The Board of Tax Appeals, in Continental Insurance Company v. Commissioner, supra, held that the premium tax of Canada is an excise tax and not an income tax within the meaning of Section 131(a)(1) of the Revenue Act of 1934.
Our attention is directed to the original practice of the Treasury Department in allowing the premium tax as a credit, and to the successive re-enactments of Section 131 since 1918. It is contended that this action constitutes a practical construction of the statute entitling the plaintiff to the credit. From 1924 to 1928 inclusive, the plaintiff deducted the premium tax from gross income as a business expense and paid the tax accordingly. Thereafter, it filed claims for a refund which were allowed. In Appeal of United States Fidelity and Guaranty Company, 5 B.T.A. 23, it was held that the premium tax was allowable as a credit against income taxes. The record in this case does not show the action of the Department from 1929 to 1932 inclusive. It does not appear that there was any departmental regulation until 1937 when it was held that a premium tax was not allowable as a credit against taxes. The power is vested in Congress to impose taxes or to exempt from taxation, and, even though the Treasury Department is authorized to make regulations for the administration of the revenue laws, it may not alter the clear language of a statute. Helvering v.
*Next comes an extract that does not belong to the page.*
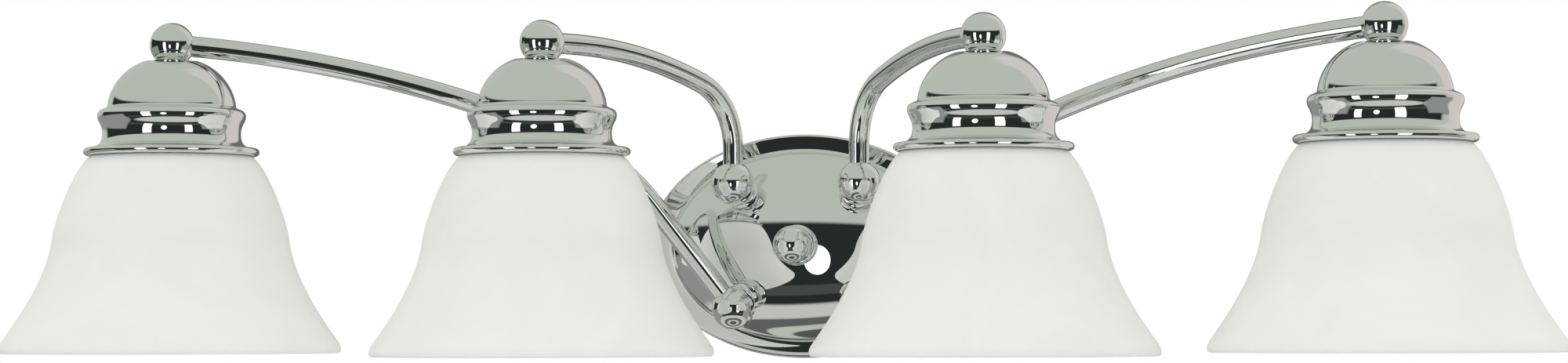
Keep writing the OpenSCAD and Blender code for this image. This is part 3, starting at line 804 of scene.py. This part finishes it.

Safe Deposit and Trust Company, 4 Cir., 95 F.2d 806. Erroneous construction by an administrative department is not binding on the courts. Hellmich v. Hellman, 8 Cir., 18 F.2d 239. Any action by the Treasury Department in allowing the Candian premium tax as a credit against Federal income taxes was erroneous and subject to correction at any time. Manhattan General Equipment Company v. Commissioner, 297 U.S. 129, 56 S.Ct. 397, 80 L.Ed. 528.
The judgment must be in favor of the defendant.